((
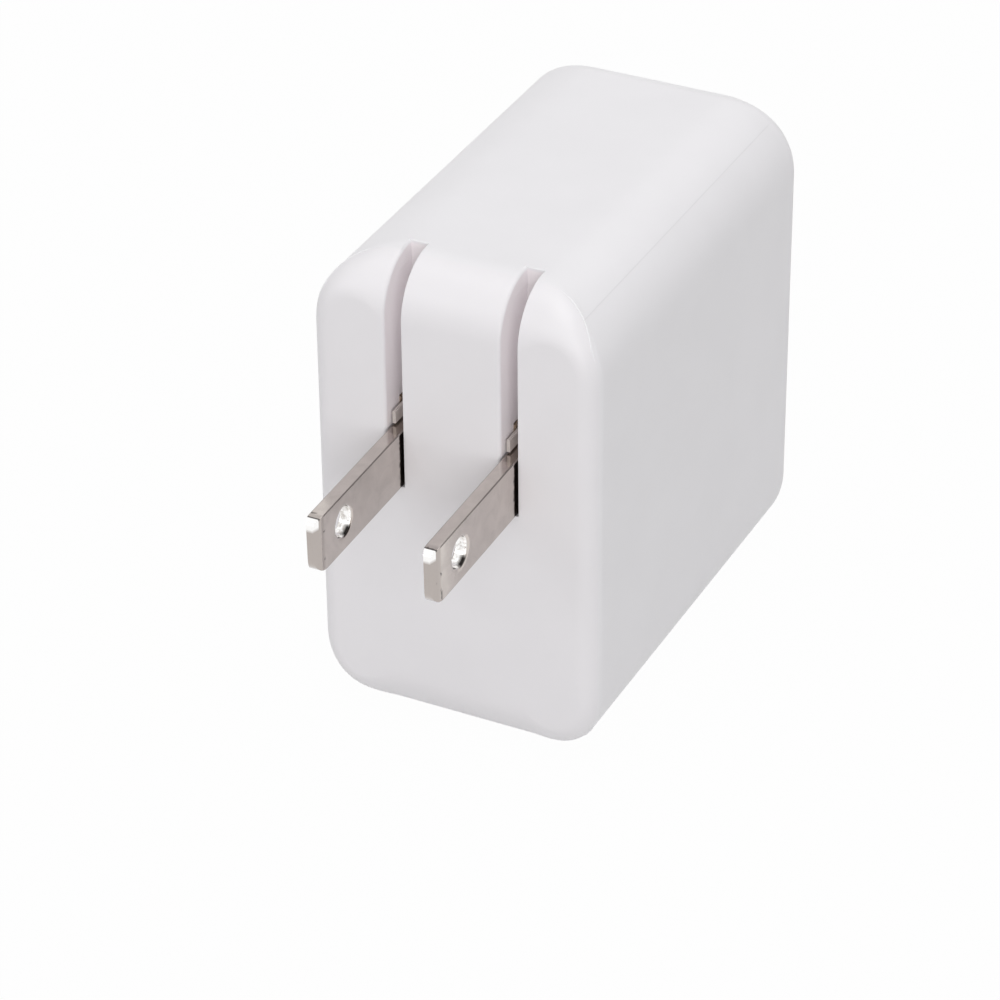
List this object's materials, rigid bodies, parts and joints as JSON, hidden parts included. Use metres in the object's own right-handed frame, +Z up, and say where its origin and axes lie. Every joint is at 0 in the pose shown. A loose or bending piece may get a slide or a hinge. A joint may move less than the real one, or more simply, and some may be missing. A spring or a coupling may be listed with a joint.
{
  "type": "laptop power adapter",
  "caption": "Compact plug-in power adapter with folding flat mains blades at the front and USB sockets at the back of a rounded white housing.",
  "frame": {"origin": "on the floor plane, under the middle of the box that holds the housing and the extended blades", "axes": "+X across the two blades, -Y out of the blade face towards the wall socket, +Z up, in the direction the blades fold"},
  "size_m": [0.0316, 0.069, 0.0538],
  "materials": {
    "shell_plastic": "satin white",
    "cover_plastic": "satin white",
    "nickel": "nickel plated",
    "holder_plastic": "moulded",
    "retainer_plastic": "moulded",
    "spring_steel": "spring temper",
    "screw_steel": "zinc plated",
    "bronze": "phosphor bronze",
    "board": "solder mask",
    "port_steel": "nickel plated",
    "black_plastic": "moulded",
    "white_plastic": "moulded",
    "gold": "gold plated",
    "ferrite": "sintered",
    "copper": "enamelled copper",
    "tape": "wound copper under yellow tape",
    "capacitor_sleeve": "shrink sleeve",
    "film_cap": "potted box",
    "blue_epoxy": "epoxy dip",
    "can_aluminium": "drawn can",
    "heat_aluminium": "rolled sheet",
    "thermal": "silicone",
    "sheet": "film"
  },
  "bodies": {
    "housing": {"main_shell": "shell_plastic", "front_cover": "cover_plastic", "blade_retainer": "retainer_plastic", "retainer_screws": "screw_steel", "detent_spring": "spring_steel", "left_contact_spring": "bronze", "right_contact_spring": "bronze", "input_board": "board", "main_board": "board", "port_board": "board", "usb_c_shell": "port_steel", "usb_c_tongue": "black_plastic", "usb_c_contacts": "gold", "usb_a_shell": "port_steel", "usb_a_tongue": "white_plastic", "usb_a_contacts": "gold", "transformer_core_lower": "ferrite", "transformer_core_upper": "ferrite", "transformer_bobbin": "black_plastic", "transformer_winding": "tape", "front_bulk_capacitor": "capacitor_sleeve", "rear_bulk_capacitor": "capacitor_sleeve", "x_capacitor": "film_cap", "choke_core": "ferrite", "choke_winding": "copper", "fuse": "black_plastic", "varistor": "blue_epoxy", "bridge_rectifier": "black_plastic", "power_switch": "black_plastic", "optocoupler": "black_plastic", "y_capacitor": "blue_epoxy", "left_output_capacitor": "can_aluminium", "right_output_capacitor": "can_aluminium", "buck_inductor": "ferrite", "port_controller": "black_plastic", "sync_rectifier": "black_plastic", "heat_spreader": "heat_aluminium", "thermal_pad": "thermal", "insulating_sheet": "sheet"},
    "folding_blades": {"left_blade": "nickel", "right_blade": "nickel", "blade_holder": "holder_plastic"}
  },
  "joints": [
    {"name": "blade_fold", "type": "hinge", "parent": "housing", "child": "folding_blades", "pos_m": [0, -0.01358, 0.0323], "axis": [-1, 0, 0], "range_deg": [0, 91.3]}
  ]
}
))
• **Task prompt**
Return the listing above in its exact form.

• **Full answer**
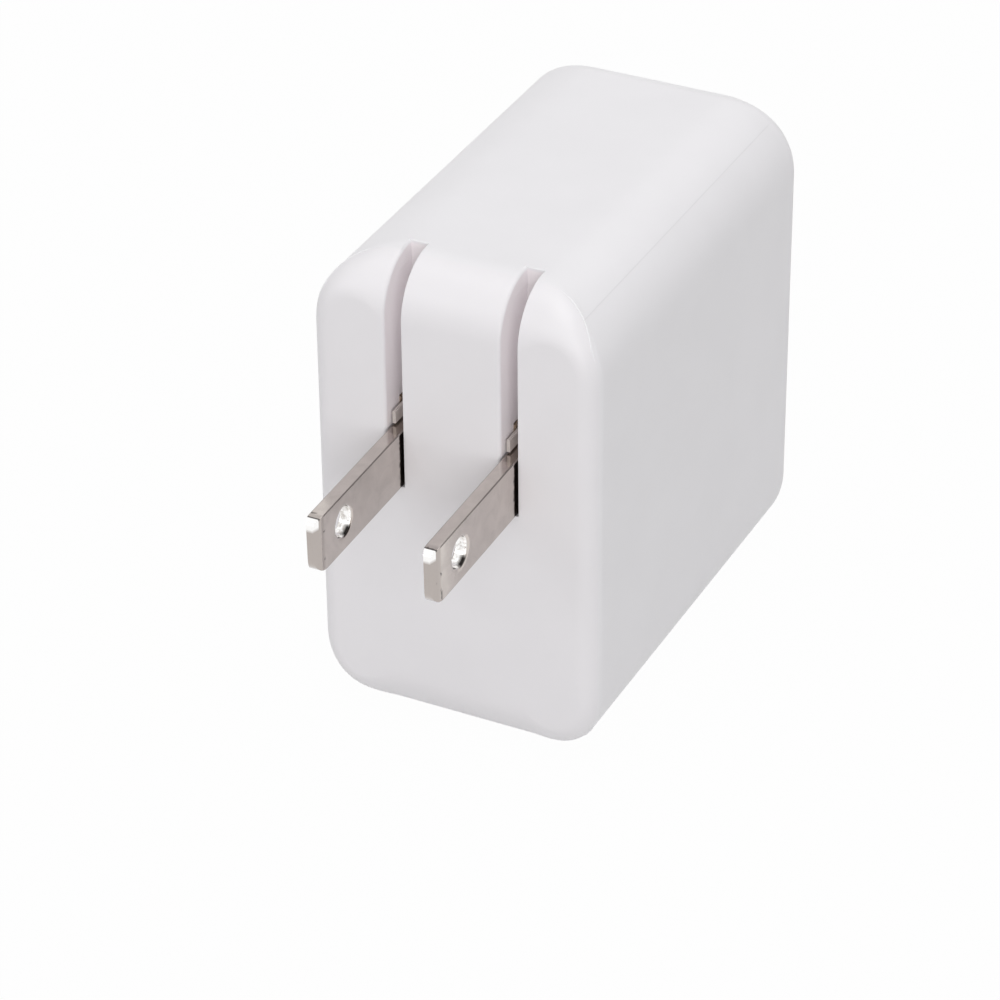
List this object's materials, rigid bodies, parts and joints as JSON, hidden parts included. Use metres in the object's own right-handed frame, +Z up, and say where its origin and axes lie. Every joint is at 0 in the pose shown. A loose or bending piece may get a slide or a hinge. A joint may move less than the real one, or more simply, and some may be missing. A spring or a coupling may be listed with a joint.
{
  "type": "laptop power adapter",
  "caption": "Compact plug-in power adapter with folding flat mains blades at the front and USB sockets at the back of a rounded white housing.",
  "frame": {"origin": "on the floor plane, under the middle of the box that holds the housing and the extended blades", "axes": "+X across the two blades, -Y out of the blade face towards the wall socket, +Z up, in the direction the blades fold"},
  "size_m": [0.0316, 0.069, 0.0538],
  "materials": {
    "shell_plastic": "satin white",
    "cover_plastic": "satin white",
    "nickel": "nickel plated",
    "holder_plastic": "moulded",
    "retainer_plastic": "moulded",
    "spring_steel": "spring temper",
    "screw_steel": "zinc plated",
    "bronze": "phosphor bronze",
    "board": "solder mask",
    "port_steel": "nickel plated",
    "black_plastic": "moulded",
    "white_plastic": "moulded",
    "gold": "gold plated",
    "ferrite": "sintered",
    "copper": "enamelled copper",
    "tape": "wound copper under yellow tape",
    "capacitor_sleeve": "shrink sleeve",
    "film_cap": "potted box",
    "blue_epoxy": "epoxy dip",
    "can_aluminium": "drawn can",
    "heat_aluminium": "rolled sheet",
    "thermal": "silicone",
    "sheet": "film"
  },
  "bodies": {
    "housing": {"main_shell": "shell_plastic", "front_cover": "cover_plastic", "blade_retainer": "retainer_plastic", "retainer_screws": "screw_steel", "detent_spring": "spring_steel", "left_contact_spring": "bronze", "right_contact_spring": "bronze", "input_board": "board", "main_board": "board", "port_board": "board", "usb_c_shell": "port_steel", "usb_c_tongue": "black_plastic", "usb_c_contacts": "gold", "usb_a_shell": "port_steel", "usb_a_tongue": "white_plastic", "usb_a_contacts": "gold", "transformer_core_lower": "ferrite", "transformer_core_upper": "ferrite", "transformer_bobbin": "black_plastic", "transformer_winding": "tape", "front_bulk_capacitor": "capacitor_sleeve", "rear_bulk_capacitor": "capacitor_sleeve", "x_capacitor": "film_cap", "choke_core": "ferrite", "choke_winding": "copper", "fuse": "black_plastic", "varistor": "blue_epoxy", "bridge_rectifier": "black_plastic", "power_switch": "black_plastic", "optocoupler": "black_plastic", "y_capacitor": "blue_epoxy", "left_output_capacitor": "can_aluminium", "right_output_capacitor": "can_aluminium", "buck_inductor": "ferrite", "port_controller": "black_plastic", "sync_rectifier": "black_plastic", "heat_spreader": "heat_aluminium", "thermal_pad": "thermal", "insulating_sheet": "sheet"},
    "folding_blades": {"left_blade": "nickel", "right_blade": "nickel", "blade_holder": "holder_plastic"}
  },
  "joints": [
    {"name": "blade_fold", "type": "hinge", "parent": "housing", "child": "folding_blades", "pos_m": [0, -0.01358, 0.0323], "axis": [-1, 0, 0], "range_deg": [0, 91.3]}
  ]
}